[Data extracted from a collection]
──────

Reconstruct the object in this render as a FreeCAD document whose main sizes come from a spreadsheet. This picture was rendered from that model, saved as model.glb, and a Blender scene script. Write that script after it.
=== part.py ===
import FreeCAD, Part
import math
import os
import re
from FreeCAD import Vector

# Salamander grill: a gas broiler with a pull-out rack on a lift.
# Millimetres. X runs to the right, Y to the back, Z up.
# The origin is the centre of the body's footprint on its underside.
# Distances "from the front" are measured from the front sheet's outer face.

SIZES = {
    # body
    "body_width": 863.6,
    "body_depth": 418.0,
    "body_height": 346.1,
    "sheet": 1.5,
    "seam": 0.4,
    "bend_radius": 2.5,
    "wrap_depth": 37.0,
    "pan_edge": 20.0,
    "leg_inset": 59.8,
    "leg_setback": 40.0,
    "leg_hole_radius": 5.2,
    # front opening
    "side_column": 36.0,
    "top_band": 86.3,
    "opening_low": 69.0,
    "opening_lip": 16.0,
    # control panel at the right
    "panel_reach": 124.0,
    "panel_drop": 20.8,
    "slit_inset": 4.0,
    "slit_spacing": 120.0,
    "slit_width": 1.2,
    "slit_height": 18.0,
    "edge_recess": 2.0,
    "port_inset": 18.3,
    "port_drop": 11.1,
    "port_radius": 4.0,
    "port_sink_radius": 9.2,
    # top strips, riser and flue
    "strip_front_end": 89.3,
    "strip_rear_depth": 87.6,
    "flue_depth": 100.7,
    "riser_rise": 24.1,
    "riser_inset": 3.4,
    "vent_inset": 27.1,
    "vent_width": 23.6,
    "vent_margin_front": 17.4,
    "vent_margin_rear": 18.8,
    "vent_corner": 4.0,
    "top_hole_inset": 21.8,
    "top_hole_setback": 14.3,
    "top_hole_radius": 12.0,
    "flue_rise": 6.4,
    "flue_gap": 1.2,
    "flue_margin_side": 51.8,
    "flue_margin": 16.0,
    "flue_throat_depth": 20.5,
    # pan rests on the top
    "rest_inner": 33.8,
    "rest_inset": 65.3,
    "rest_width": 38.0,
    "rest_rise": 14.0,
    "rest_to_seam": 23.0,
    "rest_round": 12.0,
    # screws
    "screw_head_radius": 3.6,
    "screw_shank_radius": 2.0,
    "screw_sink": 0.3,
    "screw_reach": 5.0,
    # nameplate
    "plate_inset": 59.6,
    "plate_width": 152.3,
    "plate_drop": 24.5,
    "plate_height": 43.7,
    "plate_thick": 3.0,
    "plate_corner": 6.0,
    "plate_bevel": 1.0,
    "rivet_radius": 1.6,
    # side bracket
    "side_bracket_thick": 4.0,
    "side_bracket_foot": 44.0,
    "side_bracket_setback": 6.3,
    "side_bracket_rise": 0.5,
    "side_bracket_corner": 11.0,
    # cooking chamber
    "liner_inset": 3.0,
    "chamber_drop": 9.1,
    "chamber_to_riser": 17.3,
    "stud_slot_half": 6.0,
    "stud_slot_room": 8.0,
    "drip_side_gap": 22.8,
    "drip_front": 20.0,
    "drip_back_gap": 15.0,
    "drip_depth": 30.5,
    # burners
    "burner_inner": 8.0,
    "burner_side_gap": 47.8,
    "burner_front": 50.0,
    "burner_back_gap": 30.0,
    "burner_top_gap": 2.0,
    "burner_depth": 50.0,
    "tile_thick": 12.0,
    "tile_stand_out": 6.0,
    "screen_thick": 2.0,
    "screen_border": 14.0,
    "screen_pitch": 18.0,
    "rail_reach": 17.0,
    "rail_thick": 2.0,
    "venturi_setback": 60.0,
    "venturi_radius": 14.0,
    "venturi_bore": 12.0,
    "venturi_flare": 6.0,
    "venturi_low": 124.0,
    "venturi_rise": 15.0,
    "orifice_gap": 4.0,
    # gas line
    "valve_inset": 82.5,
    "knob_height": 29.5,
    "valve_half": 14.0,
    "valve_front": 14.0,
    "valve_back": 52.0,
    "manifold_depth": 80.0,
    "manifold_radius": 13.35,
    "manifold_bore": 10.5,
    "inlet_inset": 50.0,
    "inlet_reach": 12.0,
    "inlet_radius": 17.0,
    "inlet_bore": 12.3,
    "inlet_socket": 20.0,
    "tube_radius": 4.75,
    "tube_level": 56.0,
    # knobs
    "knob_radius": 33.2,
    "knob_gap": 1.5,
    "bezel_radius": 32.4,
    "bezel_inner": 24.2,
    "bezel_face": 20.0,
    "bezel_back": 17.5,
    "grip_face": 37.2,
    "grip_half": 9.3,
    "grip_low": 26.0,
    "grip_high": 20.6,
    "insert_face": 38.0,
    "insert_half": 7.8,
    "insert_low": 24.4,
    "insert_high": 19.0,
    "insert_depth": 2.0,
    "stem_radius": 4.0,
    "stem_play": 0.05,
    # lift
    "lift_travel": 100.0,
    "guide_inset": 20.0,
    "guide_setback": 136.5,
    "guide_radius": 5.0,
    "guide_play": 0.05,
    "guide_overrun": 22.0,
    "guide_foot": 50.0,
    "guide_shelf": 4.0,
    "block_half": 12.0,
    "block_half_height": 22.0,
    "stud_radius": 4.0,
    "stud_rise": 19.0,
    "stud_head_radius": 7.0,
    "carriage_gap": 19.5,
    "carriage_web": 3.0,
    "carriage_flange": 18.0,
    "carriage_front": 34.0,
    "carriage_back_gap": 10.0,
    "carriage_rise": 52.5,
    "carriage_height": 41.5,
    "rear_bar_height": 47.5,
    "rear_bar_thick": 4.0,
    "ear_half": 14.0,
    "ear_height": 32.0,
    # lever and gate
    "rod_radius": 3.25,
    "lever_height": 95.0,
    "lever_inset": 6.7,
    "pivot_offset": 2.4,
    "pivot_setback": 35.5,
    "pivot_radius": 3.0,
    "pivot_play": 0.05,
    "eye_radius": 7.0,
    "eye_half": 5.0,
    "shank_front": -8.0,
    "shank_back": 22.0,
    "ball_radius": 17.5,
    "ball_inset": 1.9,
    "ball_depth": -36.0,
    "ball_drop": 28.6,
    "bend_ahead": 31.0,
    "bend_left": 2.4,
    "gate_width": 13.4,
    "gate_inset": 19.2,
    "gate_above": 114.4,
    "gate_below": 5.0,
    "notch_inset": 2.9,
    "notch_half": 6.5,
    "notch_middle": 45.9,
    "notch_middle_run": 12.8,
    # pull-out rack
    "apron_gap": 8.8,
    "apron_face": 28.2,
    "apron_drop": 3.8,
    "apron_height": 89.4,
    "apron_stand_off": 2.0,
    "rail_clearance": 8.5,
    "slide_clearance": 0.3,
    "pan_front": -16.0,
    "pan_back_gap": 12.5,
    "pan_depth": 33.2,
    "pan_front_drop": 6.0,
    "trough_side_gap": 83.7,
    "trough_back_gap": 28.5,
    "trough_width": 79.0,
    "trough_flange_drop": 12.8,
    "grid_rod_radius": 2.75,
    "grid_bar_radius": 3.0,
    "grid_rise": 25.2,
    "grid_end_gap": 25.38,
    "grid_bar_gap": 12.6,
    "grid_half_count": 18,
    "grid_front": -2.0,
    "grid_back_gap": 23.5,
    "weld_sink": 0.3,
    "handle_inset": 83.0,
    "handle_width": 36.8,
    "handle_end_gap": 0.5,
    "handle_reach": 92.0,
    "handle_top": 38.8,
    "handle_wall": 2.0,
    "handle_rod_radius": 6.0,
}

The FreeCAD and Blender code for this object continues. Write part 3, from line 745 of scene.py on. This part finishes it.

──────

Quote exactly the stretch of lines above that starts at the first one and ends at the line with "from FreeCAD import Vector", and nothing beyond it.

Reconstruct the object in this render as a FreeCAD document whose main sizes come from a spreadsheet. This picture was rendered from that model, saved as model.glb, and a Blender scene script. Write that script after it.
=== part.py ===
import FreeCAD, Part
import math
import os
import re
from FreeCAD import Vector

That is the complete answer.